→ **WORK INSTRUCTIONS**
What lines of the data hold the string "part"? Pull each one out.

→ **EXCERPTED RECORDS**

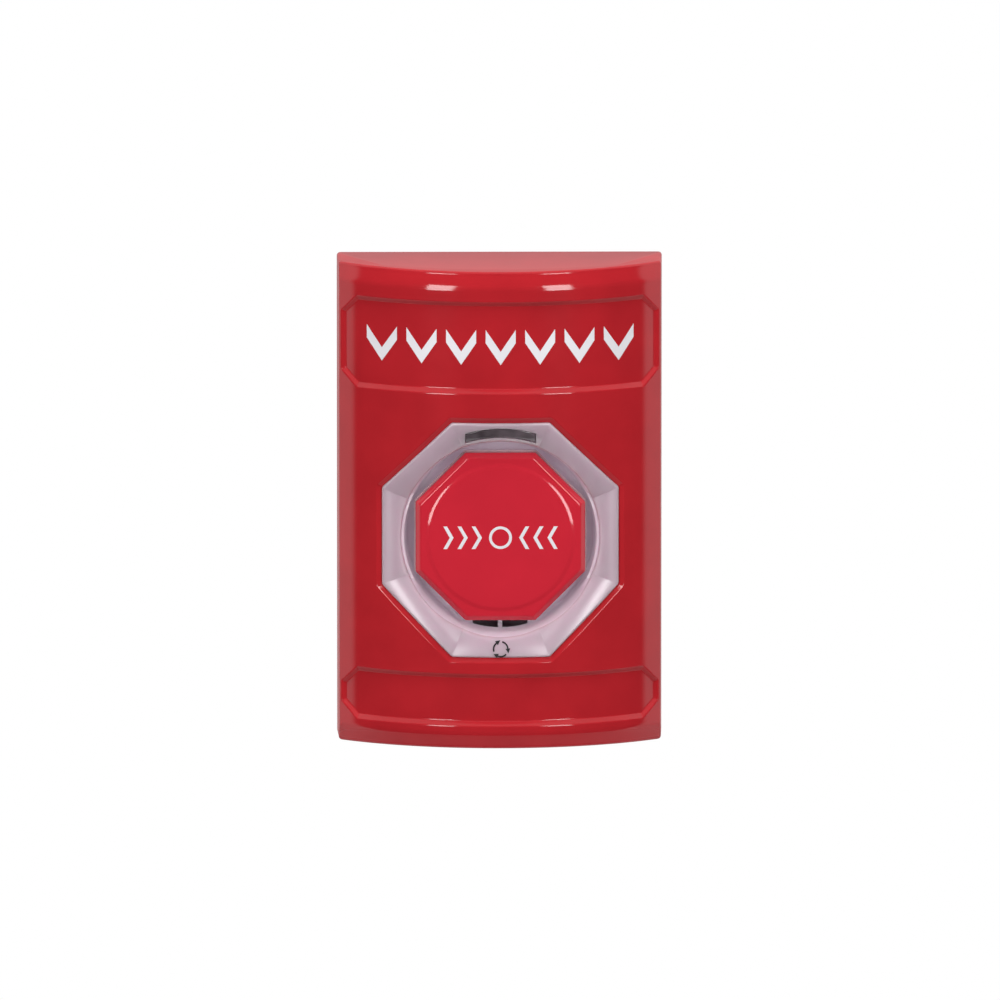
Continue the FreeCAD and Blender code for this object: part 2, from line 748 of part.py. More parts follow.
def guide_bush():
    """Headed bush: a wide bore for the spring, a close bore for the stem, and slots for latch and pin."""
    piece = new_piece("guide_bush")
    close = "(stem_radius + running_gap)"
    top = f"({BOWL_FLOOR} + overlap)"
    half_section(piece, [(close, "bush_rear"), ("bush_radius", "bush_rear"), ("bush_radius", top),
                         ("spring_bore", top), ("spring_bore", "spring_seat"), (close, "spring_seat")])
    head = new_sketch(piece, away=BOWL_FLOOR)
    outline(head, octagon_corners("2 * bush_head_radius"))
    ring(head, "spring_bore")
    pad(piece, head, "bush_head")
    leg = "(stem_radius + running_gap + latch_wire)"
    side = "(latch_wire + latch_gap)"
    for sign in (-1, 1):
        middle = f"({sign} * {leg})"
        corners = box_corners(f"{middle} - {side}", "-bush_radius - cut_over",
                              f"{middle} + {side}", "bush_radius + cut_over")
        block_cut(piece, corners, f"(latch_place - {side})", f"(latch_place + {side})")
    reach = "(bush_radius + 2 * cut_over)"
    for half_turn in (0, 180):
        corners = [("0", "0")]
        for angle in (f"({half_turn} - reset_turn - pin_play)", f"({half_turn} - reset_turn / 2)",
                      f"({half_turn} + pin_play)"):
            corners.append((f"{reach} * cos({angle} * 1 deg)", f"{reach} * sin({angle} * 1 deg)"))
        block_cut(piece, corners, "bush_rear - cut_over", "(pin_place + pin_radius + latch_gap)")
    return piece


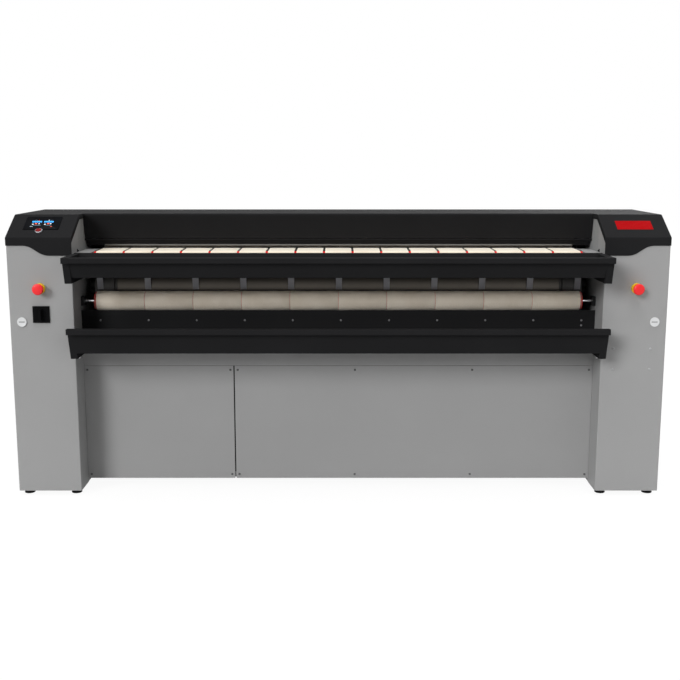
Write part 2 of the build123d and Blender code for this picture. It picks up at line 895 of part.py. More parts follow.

→ **EXERCISE OUTPUT**
Continue the FreeCAD and Blender code for this object: part 2, from line 748 of part.py. More parts follow.
Write part 2 of the build123d and Blender code for this picture. It picks up at line 895 of part.py. More parts follow.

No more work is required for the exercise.